Sostener como se hizo en una edición de la Revista SEMANA, que dialogar en medio del conflicto no tiene otra opción, porque no hay manera de verificar una tregua, es sugerir que la paz o el post acuerdo sería imposible si se le aplicara el mismo argumento.
El sofisma no alcanza a tapar el capricho subjetivo de que el cese bilateral del fuego favorece el fortalecimiento político y militar de la guerrilla.
La paz no es asunto de voluntades indecisas que se lanzan por el atajo de negar el cese al fuego sobre la base de lecturas sesgadas de la tregua del 84, conceptuándola como“desastre”, sólo para ahogar la voz multitudinaria del sentido común que lo reclama.
El cese al fuego se sustenta en un profundo sentimiento de humanidad. Nada sacamos si nos seguimos matando en medio de un diálogo que debe culminar en un Acuerdo Final.
Lo que se busca es cerrarle la puerta a nuevas victimizaciones, y como complemento, rodear con el silencio de los fusiles y los explosivos, los diálogos de paz para que estos avancen sin sobresaltos hacia su objetivo supremo.
Los que niegan este anhelo colectivo subvalorando el papel de la verificación, aducen “que además hay delincuencia común y narcotráfico que se confunden con la rebelión y que hasta un borracho echando tiros en un pueblo, puede dar al traste con la tregua bilateral”.
Esa visión no solamente insinúa un Estado pintado en la pared, que deja hacer y deja pasar, sino que ignora la existencia de un acuerdo parcial en la Mesa de La Habana enfilado a solucionar el problema de las drogas ilícitas.
Encierra en sí una gran confusión, que no permite distinguir la rebelión como derecho natural de los pueblos, de actuaciones propias de bandas delincuenciales.
Ni fugazmente contempla la idea de la posibilidad de cooperación entre las partes antes enfrentadas. Así no alcanza siquiera a colocarse en el nivel de una regular exposición de motivos para vender la idea de la concentración de la fuerza guerrillera en puntos.
Algunos, incluso, se imaginan unas FARC confinadas en áreas demarcadas bajo la vigilancia seráfica de su contraparte contendiente. Esta pretensión en una era de efectiva aplicación de tecnología militar de punta al conflicto interno colombiano, resulta algo ingenua.

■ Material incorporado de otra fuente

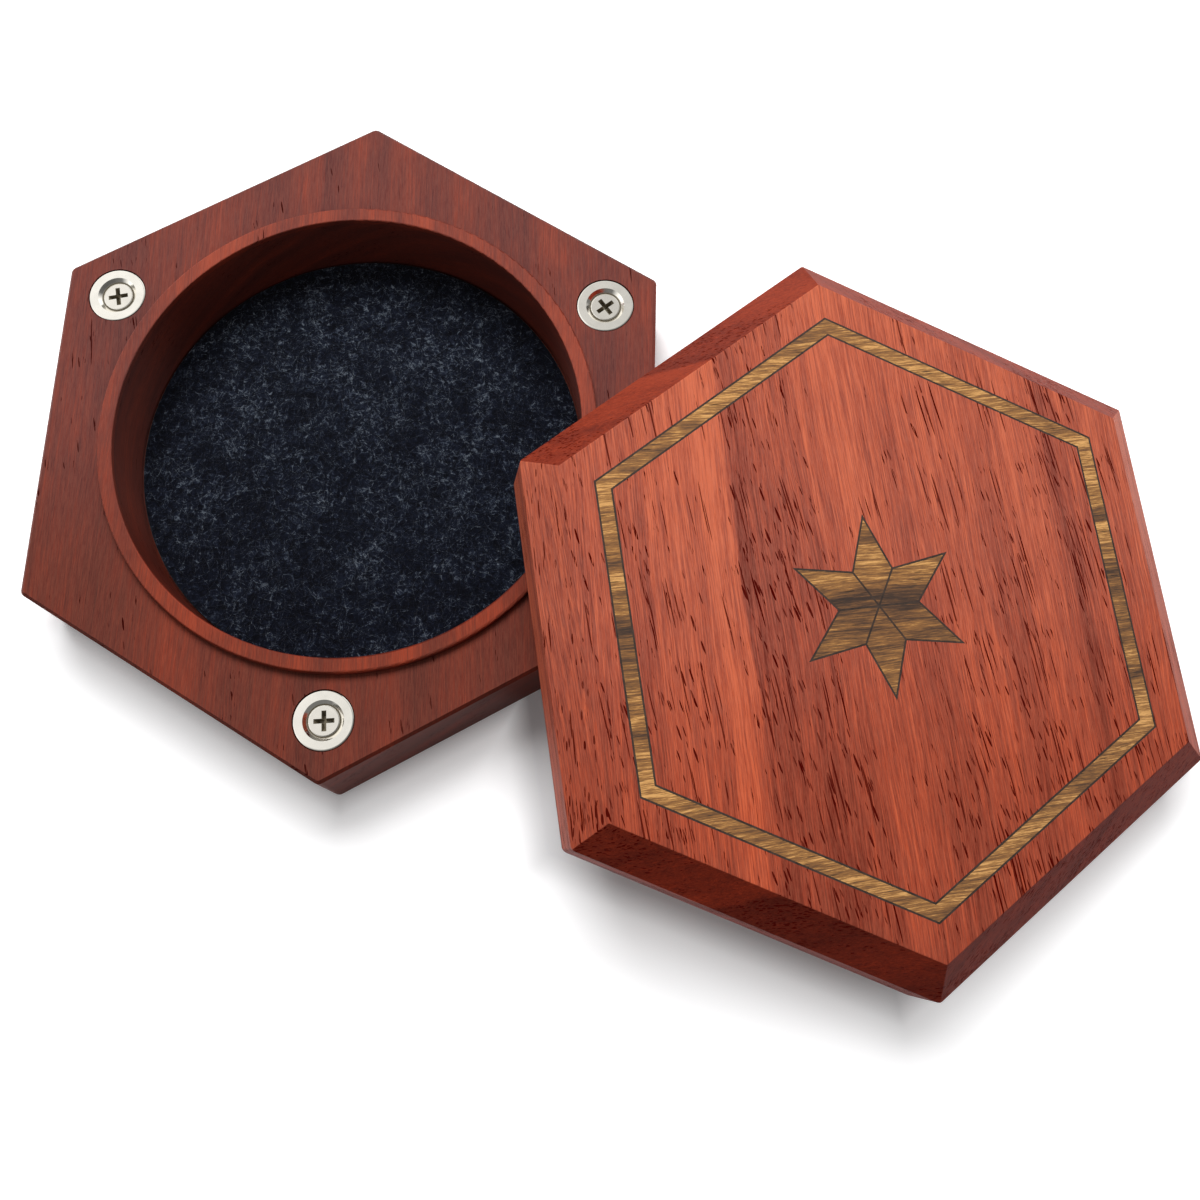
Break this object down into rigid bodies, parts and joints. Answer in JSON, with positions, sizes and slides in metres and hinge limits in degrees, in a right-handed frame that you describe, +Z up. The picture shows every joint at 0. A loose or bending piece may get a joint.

Lo importante es detener el fuego, interponer diques que cierren el capítulo de más victimizaciones inútiles.
El 27 de mayo de 1984 el Presidente Belisario Betancur y el comandante de las FARC, Manuel Marulanda Vélez, emitieron casi simultáneamente la orden de Cese al Fuego, la cual fue acatada plenamente por la fuerza insurgente.
No ocurrió lo mismo con el señor general, Miguel Vega Uribe, quien, inmediatamente después de la orden del Palacio de Nariño, emitió la controversial resolución 001 del Comando del Ejército que incitaba a las tropas oficiales al desacato, alegando -en abierta insubordinación al jefe constitucional de las Fuerzas Armadas-, que por encima de todo cumplirían el mandato de la Carta, de hacer presencia en todo el territorio nacional.
De esa manera se fue generando un ambiente muy nocivo que favoreció múltiples escaramuzas, las cuales alcanzaron su máxima expresión en la emboscada del ejército a una columna del Quinto Frente de las FARC el 30 de noviembre de 1985 en Cañas, jurisdicción de Turbo (Antioquia), donde murieron 22 guerrilleros y 17 resultaron heridos.Ese fue el comienzo del deterioro y socavamiento en serio de aquel cese al fuego, y no las invenciones que propalan sus adversarios.
Más tarde, en junio de 1987, se produjo la emboscada de las FARC al ejército en Riecito, entre Puerto Rico y San Vicente del Caguán, donde perdieron la vida 27 soldados y otros 43 resultaron heridos. Ya estaba en marcha la matanza ordenada por el Estado, contra la Unión Patriótica.
Esta triste experiencia debe ser recogida para evitar su repetición.
En un ambiente favorable como el que se respira hoy, con avances tangibles en la Mesa de conversaciones, con el buen entendimiento y contacto directo entre generales en servicio activo y comandantes guerrilleros, y en una situación en que se avizora la posibilidad del fin del conflicto armado, el armisticio como preludio de la paz es la medida más sensata que debemos tomar.
La movilidad de las fuerzas en sus espacios habituales no será un problema si de por medio está la decisión de cesar los enfrentamientos armados. Los protocolos son determinantes, y su aplicación minimiza los riesgos.
La palabra empeñada y la rúbrica de un pacto entre las partes, aunados a una verificación eficiente y al respaldo masivo de la ciudadanía, creará una atmósfera ideal para terminar de redactar el gran acuerdo de paz que inaugure una nueva era de convivencia y reconciliación en Colombia.